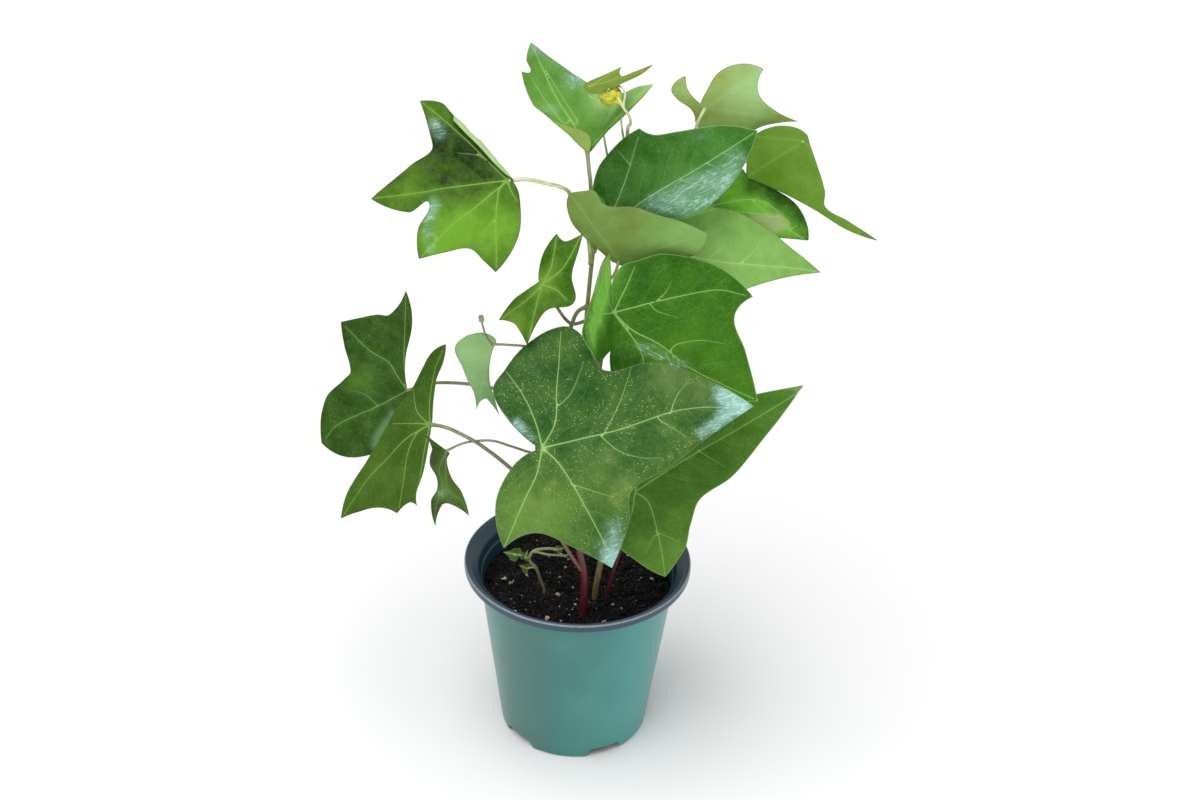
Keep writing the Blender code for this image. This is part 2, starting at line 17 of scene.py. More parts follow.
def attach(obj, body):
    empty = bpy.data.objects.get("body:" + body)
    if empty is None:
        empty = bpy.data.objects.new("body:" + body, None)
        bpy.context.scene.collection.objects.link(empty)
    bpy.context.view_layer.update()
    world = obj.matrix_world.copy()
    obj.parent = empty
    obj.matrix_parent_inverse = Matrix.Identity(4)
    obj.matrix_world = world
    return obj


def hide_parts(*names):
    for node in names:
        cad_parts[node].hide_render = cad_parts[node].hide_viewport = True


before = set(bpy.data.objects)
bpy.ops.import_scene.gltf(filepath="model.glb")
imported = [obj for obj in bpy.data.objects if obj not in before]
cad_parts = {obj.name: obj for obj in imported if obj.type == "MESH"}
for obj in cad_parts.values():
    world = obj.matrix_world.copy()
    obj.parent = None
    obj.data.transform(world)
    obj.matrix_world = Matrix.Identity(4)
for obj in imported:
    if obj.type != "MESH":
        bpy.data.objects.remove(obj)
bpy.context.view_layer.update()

MM = 0.001

# Camera, as found from the photograph
PHOTO_WIDTH = 1200
PHOTO_FOCAL = 1500
SENSOR = 36.0
CAMERA_AT = (0.0, -573.7, 491.9)
CAMERA_PITCH = 28.98
CAMERA_YAW = -0.77
CAMERA_ROLL = 2.02

# Pot: wall radii, heights and the rolled lip
POT_HEIGHT = 90.9
LIP_RADIUS = 52.5
LIP_HEIGHT = 3.9
LIP_WIDTH = 2.4
LIP_DIP = 0.5
LIP_EDGE = 1.1
WALL = 1.2
WALL_TOP = (46.6, 86.0)
STEP = (45.4, 82.0)
STEP_OUT = 0.8
WALL_FOOT = (35.2, 1.0)
BASE_RADIUS = 34.4
INNER_FOOT = 2.4
INNER_BEVEL = 1.2
POT_SIDES = 144

# Recesses under the base, each with a drain hole
RECESS_COUNT = 5
RECESS_FIRST = -64.5
RECESS_ROOF_WIDTH = 25.0
RECESS_FOOT_WIDTH = 35.0
RECESS_INNER = 27.0
RECESS_HEIGHT = 4.6
RECESS_CORNER = 2.0
ROOF_LAP = 0.6
ROOF_SIDE = 2.0
DRAIN_RADIUS = 2.5
DRAIN_AT = 30.5
DRAIN_SIDES = 32
SHARP_ANGLE = 35.0

# Soil
SOIL_TOP = 79.0
SOIL_RISE = 1.0
SOIL_RINGS = 44
SOIL_SIDES = 150
SOIL_GAP = 0.3
SOIL_EDGE_GAP = 0.4
SOIL_SINK = 0.4
HOLE_BOTTOM = 64.0

# Loose matter on the soil: dark and light tone, and scale of the speckle
LITTER_TONES = {
    "soil_crumb": ((8, 7, 8), (42, 38, 38), 900.0),
    "soil_bark": ((24, 17, 14), (66, 56, 50), 900.0),
    "soil_fibre": ((30, 24, 22), (96, 84, 76), 900.0),
    "soil_perlite": ((150, 142, 136), (226, 220, 212), 1500.0),
}
LITTER_INPUTS = ("Per square metre", "Seed", "Smallest", "Largest", "Flattening", "Stretch", "Jag",
                 "Jag scale", "Fineness")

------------

What is wanted is an exact copy of the lines from the line containing "obj.matrix_world = Matrix.Identity(4)" to the line containing "POT_SIDES = 144", both lines included, and of no other line.

    obj.matrix_world = Matrix.Identity(4)
for obj in imported:
    if obj.type != "MESH":
        bpy.data.objects.remove(obj)
bpy.context.view_layer.update()

MM = 0.001

# Camera, as found from the photograph
PHOTO_WIDTH = 1200
PHOTO_FOCAL = 1500
SENSOR = 36.0
CAMERA_AT = (0.0, -573.7, 491.9)
CAMERA_PITCH = 28.98
CAMERA_YAW = -0.77
CAMERA_ROLL = 2.02

# Pot: wall radii, heights and the rolled lip
POT_HEIGHT = 90.9
LIP_RADIUS = 52.5
LIP_HEIGHT = 3.9
LIP_WIDTH = 2.4
LIP_DIP = 0.5
LIP_EDGE = 1.1
WALL = 1.2
WALL_TOP = (46.6, 86.0)
STEP = (45.4, 82.0)
STEP_OUT = 0.8
WALL_FOOT = (35.2, 1.0)
BASE_RADIUS = 34.4
INNER_FOOT = 2.4
INNER_BEVEL = 1.2
POT_SIDES = 144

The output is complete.